Review of Three Mile Creek, CD-ROM by Alyssa Rothwell at the e-media gallery, Centre for Contemporary Photography

The computer has been much celebrated as a creative medium, yet opportunities to see multimedia art have been few. With the e-media Gallery, Experimenta provides an opportunity to scrutinise the current crop of local CD-ROMs.

Thus far, it has revealed a particularly Australian take on multimedia. Titles from Europe are often Myst-like opportunities for lone navigation. By contrast, works at e-media are conversational. They are in the vein of Michael Buckley’s The Swear Club, a seminal CD-ROM of Melbourne’s inner west.

Currently playing is Alyssa Rothwell’s Three Mile Creek. As you move the mouse through the opening screen, a young girl’s voice announces elements from a typical Aussie farm. When the cursor turns into an ear, we can get a ‘look listen’ on a particular element such as insects in a bush.

As usual with multimedia works, this screen offers entry into separate realms. In a classic scene of bush comedy, three men sit on a fence, croaking about the dry weather. Your cursor helps shoo the flies from their backs. Chooks perched on a clothesline can be taught to sing; and a swooping magpie patrols a break in the trees. Each realm has its recursive charm.

Of the five realms, Dad’s living room is the most poetic. Moonlight Sonata, played on an old upright, accompanies a dream-like animation about working the land.
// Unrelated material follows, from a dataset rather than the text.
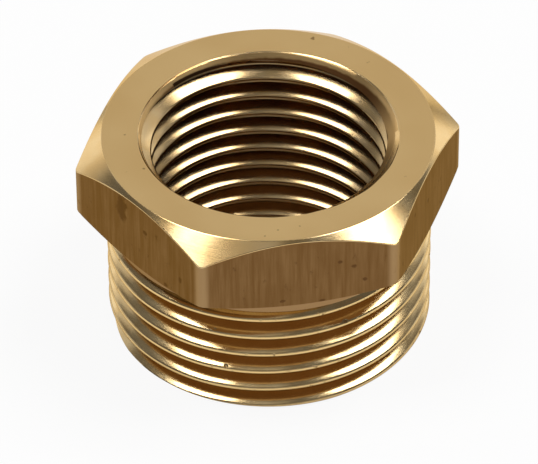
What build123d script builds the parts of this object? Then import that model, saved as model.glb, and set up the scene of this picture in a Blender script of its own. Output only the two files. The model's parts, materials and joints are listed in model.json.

The broad liquid strokes use the pixels well to represent life on a tractor. This is followed by a slide-show, where the ever-present flies witness photographs of what we presume is the artist’s childhood.

One of the pleasures native to multimedia art is the ‘wait’ screen. Like screen savers and arcade games, CD-ROMs made for art galleries often have an automated sequence that takes over the screen when it is left alone for a period.

The default screen in Three Mile Creek is a bush version of the willow pattern, the famous Chinese landscape appropriated by Wedgwood. It contains devices distinctive of the outback, including windmill, creek, backyard, poultry, and a squeaky gate. A bird occasionally flies across, reminding us there are other realms to explore. Michael Harir’s music and soundscape baths the diorama in a mellow ambience.

While the flow between different realms is smooth and free of bugs, the screen rendering is not seamless. The animations would be more effective if continuous with the background. On a less technical note, the occasionally cloying voice robs the work of some poetry. These problems aside, Three Mile Creek is an imaginative extension of a new medium into familiar realms.